Fakultas Ilmu Sosial dan Ilmu Politik Universitas Muhammadiyah Malang melaksanakan Seminar dan diskusi akhir tahun yang merupakan rangkaian dari student day gen 24. Seminar dan diskusi kali ini mengusung tema “Masa depan moralitas politik Indonesia: Dialektika Dramaturgi Politik Praktis Kekinian”. Seminar ini dihadiri oleh tiga pembicara antara lain Ahmad Warits, S.IP selaku Ketua Bawaslu Provinsi Jawa Timur, Alumni Ilmu Pemerintahan tahun 1994. Dr. Saiman, M.Si selaku Dosen Ilmu Pemerintahan UMM, senior dari Ilmu Pemerintahan, Kaprodi pertama Ilmu Pemerintahan Fakultas Ilmu Sosial dan Ilmu Politik UMM. Dan pembicara terakhir adalah Zen Amirudin, M.Med.Kom sebagai Dosen Ilmu Komunikasi UMM yang fokus kepakarannya di Komunikasi Politik. Para pembicara ini pada seminar dan diskusi ini akan menyampaikan pandangan-pandangannya terkait “Masa depan moralitas politik Indonesia: Dialektika Dramaturgi Politik Praktis Kekinian”.

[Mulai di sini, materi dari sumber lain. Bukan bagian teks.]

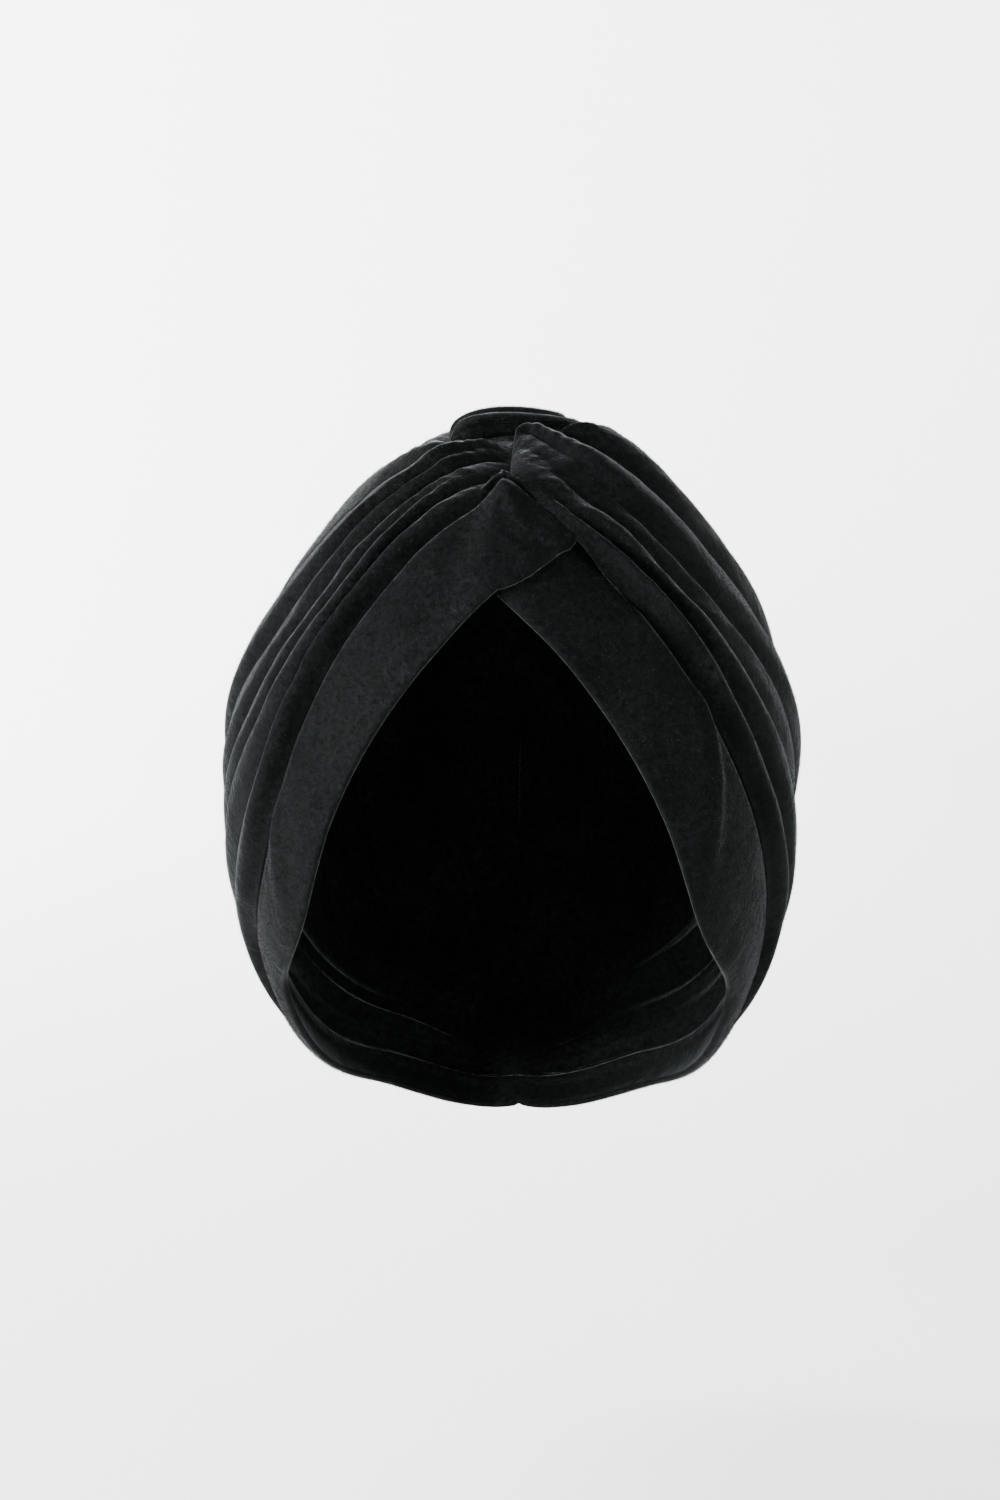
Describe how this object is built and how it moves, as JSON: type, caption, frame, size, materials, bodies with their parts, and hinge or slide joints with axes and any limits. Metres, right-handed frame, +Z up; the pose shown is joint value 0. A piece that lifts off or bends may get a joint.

Prof. Dr. Muslimin Machmud, M.Si, selaku Dekan Fakultas Ilmu Sosial dan Ilmu Politik UMM yang menyoroti dugaan-dugaan yang terjadi pada rangkaian kegiatan Pemilu. “Kita beranggapan bahwa siapapun pemimpinnya tidak besar berpengaruh terhadap ekonomi keluarga karena tidak melihat adanya korelasi” ujarnya. Ia juga menambahkan bahaya permainan uang oleh pengusaha-pengusaha industri besar yang terjun di dunia politik untuk kebaikan usahannya karena hal ini dapat berbahaya bagi moralitas kedepannya.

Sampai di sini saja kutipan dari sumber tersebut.